Why would having \partial\psi\partial\psi lead to a Hamiltonian that is unbounded below? Srednicki states that in order to have a bounded Hamiltonian one must include \psi^{\dag} in the combination too.

Also why exactly do we require or Lagrangian to be Hermitian, is this somehow to give real eigenvalues for observables like in QM?

cheers

 

[haushofer]

I'm also puzzled by this statement. The Lagrangian however has to be Hermitian to ensure CPT-invariance.

 

[LAHLH]

I'm also puzzled by this statement. The Lagrangian however has to be Hermitian to ensure CPT-invariance.

Thanks, could you say anymore about Hermiticity ensures CPT invariance or anywhere I could look this up?

Anyone know about why the term from Srednicki leads to unbounded Hamiltonians from below?

 

[Avodyne]

The hamiltonian constructed from this term would be
(\dot\psi)^2 + (\nabla \psi)^2
which is not positive-definitie because \psi is complex. The square of a complex number is just another complex number.

 

[LAHLH]

The hamiltonian constructed from this term would be
LaTeX Code: (\\dot\\psi)^2 + (\\nabla \\psi)^2
which is not positive-definitie because LaTeX Code: \\psi is complex.

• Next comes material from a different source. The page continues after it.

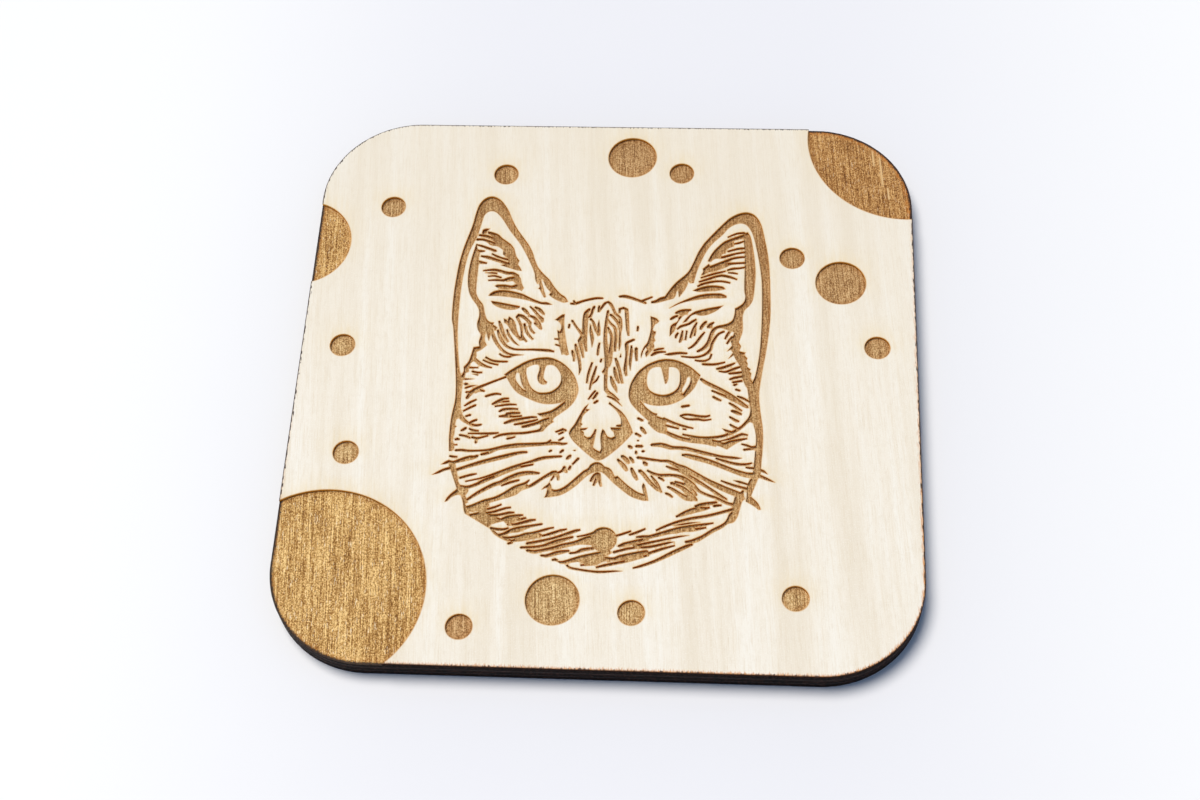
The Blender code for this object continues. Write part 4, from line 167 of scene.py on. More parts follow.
def cad_mesh(name):
    """The points of a CAD node in millimetres and its triangles, with points that coincide made one."""
    mesh = frame["nodes"][name].data
    mesh.calc_loop_triangles()
    points = np.empty(len(mesh.vertices) * 3)
    mesh.vertices.foreach_get("co", points)
    faces = np.empty(len(mesh.loop_triangles) * 3, int)
    mesh.loop_triangles.foreach_get("vertices", faces)
    points = points.reshape(-1, 3) / MM
    _, first, index = np.unique(np.round(points, 3), axis=0, return_index=True, return_inverse=True)
    return points[first], index.reshape(-1)[faces].reshape(-1, 3)


def border_loops(faces):
    """The closed borders of a set of triangles, as lists of point numbers."""
    edges = {(int(a), int(b)) for face in faces for a, b in zip(face, np.roll(face, -1))}
    follows = {a: b for a, b in edges if (b, a) not in edges}
    loops = []
    while follows:
        start, point = follows.popitem()
        loop = [start]
        while point != start:
            loop.append(point)
            point = follows.pop(point)
        loops.append(loop)
    return sorted(loops)


def inside_by(x, y):
    """How far a point of the plan lies inside the rounded square."""
    reach = HALF - CORNER_RADIUS
    over_x, over_y = abs(x) - reach, abs(y) - reach
    outside = math.hypot(max(over_x, 0), max(over_y, 0))
    return CORNER_RADIUS - outside - min(max(over_x, over_y), 0)


STRAIGHT = SIDE - 2 * CORNER_RADIUS
QUARTER = STRAIGHT + math.pi / 2 * CORNER_RADIUS
PERIMETER = 4 * QUARTER


def outline_at(distance):
    """The point of the rounded square at a distance along it.

    Distances run anticlockwise from the left of the front side.
    """
    quarters, along = divmod(distance % PERIMETER, QUARTER)
    if along < STRAIGHT:
        x, y = along - STRAIGHT / 2, -HALF
    else:
        angle = (along - STRAIGHT) / CORNER_RADIUS
        x = HALF - CORNER_RADIUS + CORNER_RADIUS * math.sin(angle)
        y = -HALF + CORNER_RADIUS - CORNER_RADIUS * math.cos(angle)
    for _ in range(int(quarters)):
        x, y = -y, x
    return x, y


def along_outline(x, y):
    """The distance along the rounded square of a point on it, and the way out of the plate there."""
    reach = STRAIGHT / 2
    for quarter in range(4):
        if y < -reach and -reach <= x <= reach:
            along, out_x, out_y = x + reach, 0.0, -1.0
            break
        if y < -reach and x > reach:
            angle = math.atan2(x - reach, -reach - y)
            along, out_x, out_y = STRAIGHT + CORNER_RADIUS * angle, math.sin(angle), -math.cos(angle)
            break
        x, y = y, -x
    for _ in range(quarter):
        out_x, out_y = -out_y, out_x
    return quarter * QUARTER + along, (out_x, out_y)


def rounded_run(points, closed):
    """A finer line through the points: a Catmull-Rom curve that keeps the sharp turns."""
    points = np.array(points)
    count = len(points)
    before, after = np.roll(points, 1, axis=0), np.roll(points, -1, axis=0)
    way_in, way_out = points - before, after - points
    cross = way_in[:, 0] * way_out[:, 1] - way_in[:, 1] * way_out[:, 0]
    turn = np.arctan2(cross, (way_in * way_out).sum(axis=1))
    sharp = abs(turn) > SHARP_TURN
    if not closed:
        sharp[0] = sharp[-1] = True
    length_in, length_out = np.hypot(*way_in.T), np.hypot(*way_out.T)
    unit_in, unit_out = way_in / length_in[:, None], way_out / length_out[:, None]
    share = (length_in / (length_in + length_out))[:, None]
    heading = unit_in * (1 - share) + unit_out * share
    line = []
    for i in range(count if closed else count - 1):
        j = (i + 1) % count
        length = length_out[i]
        start = (unit_out[i] if sharp[i] else heading[i]) * min(length, EASE * length_in[i])
        end = (unit_out[i] if sharp[j] else heading[j]) * min(length, EASE * length_out[j])
        for step in range(steps := max(1, round(length / RIM_STEP))):
            t = step / steps
            line.append(
                (2 * t**3 - 3 * t**2 + 1) * points[i]
                + (t**3 - 2 * t**2 + t) * start
                + (3 * t**2 - 2 * t**3) * points[j]
                + (t**3 - t**2) * end
            )
    return line if closed else [*line, points[-1]]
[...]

The square of a complex number is just another complex number.

Isn't \psi just an operator not a complex number?

how can you talk about positive and negativeness for the sum of two complex numbers? and how is this situation different from the term \psi\psi being included which is legal? not sure I follow your reasong for why this term is unbounded below.

 

[naima]

I and how is this situation different from the term \psi\psi being included which is legal?

This term is only legal with its hermitian conjugate.

 

[LAHLH]

This term is only legal with its hermitian conjugate

Yeah, I'm aware of that, sorry, was just being sloppy for the sake of brevity. The Lagragian must be Hermitian so my previous post should read \psi\psi+\psi^{\dag}\psi^{\dag}

 

[dextercioby]

\psi\psi + \psi^{\dagger}\psi^{\dagger} = 0 + 0 = 0

because the Dirac/Weyl spinor fiels are fermionic variables (Grassmann parity = 1).

The mass term is proportional with \psi^{\dagger}\psi.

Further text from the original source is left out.